With three laps to go, Folch went for it…but got it wrong. Finishing lap ten over two and a half seconds behind Dayton signalled the end of his challenge and the American took another TGP win in the Sid Hoole prepared Williams. Stretton was still in with a chance but took the flag just over a second behind Bahlsen having fought all the way for fourth. John Delane took the Class A honours ahead of Ryan who had the weekend from hell in all competitions he took part in but who nevertheless managed to get the Tyrrell to the flag. Bosch was second in class B on the track but, like Folch, would do better than that in the points scoring as both Dayton and Stretton are not eligible for points. The ‘win’ would put Bosch two points top of the championship standings for the first time in his ‘rookie’ year ahead of current leader Christian Glasel who was not present at Silverstone due to business commitments.

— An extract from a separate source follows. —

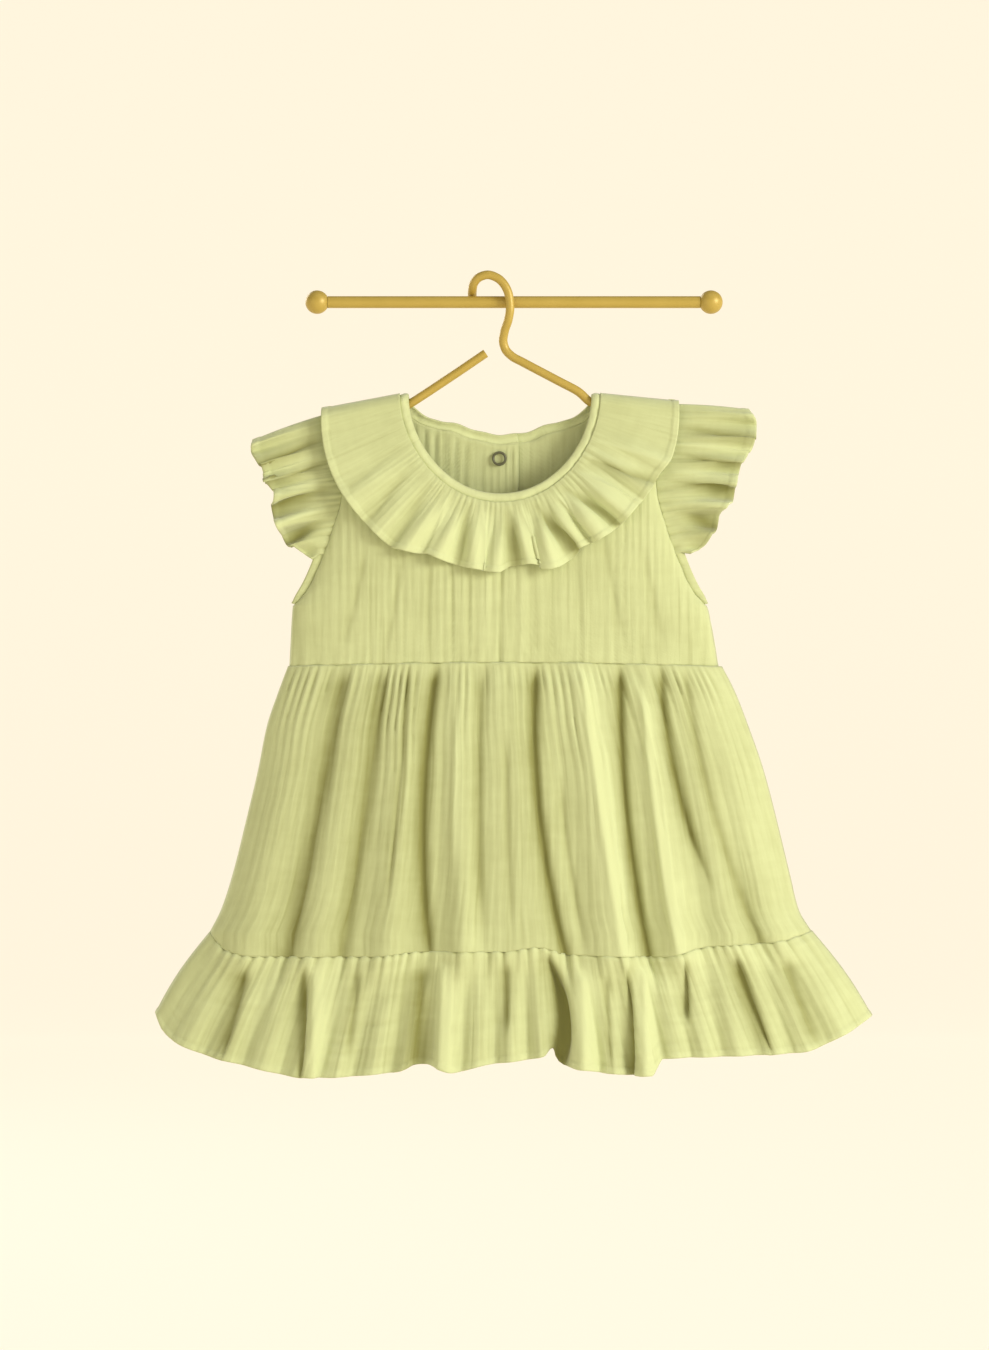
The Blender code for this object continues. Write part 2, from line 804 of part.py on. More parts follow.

Glasel remains second, tied on points with Hartley; these three drivers are probably the only ones with a realistic chance of winning the title at this stage of the year.

The next round of the championship takes place at Magny Cours, France on 4th September before heading to Brands Hatch and finally Estoril. For the last three years, the championship has been decided at the last race of the year and it looks like once again the FIA TGP World Championship will go down to the wire.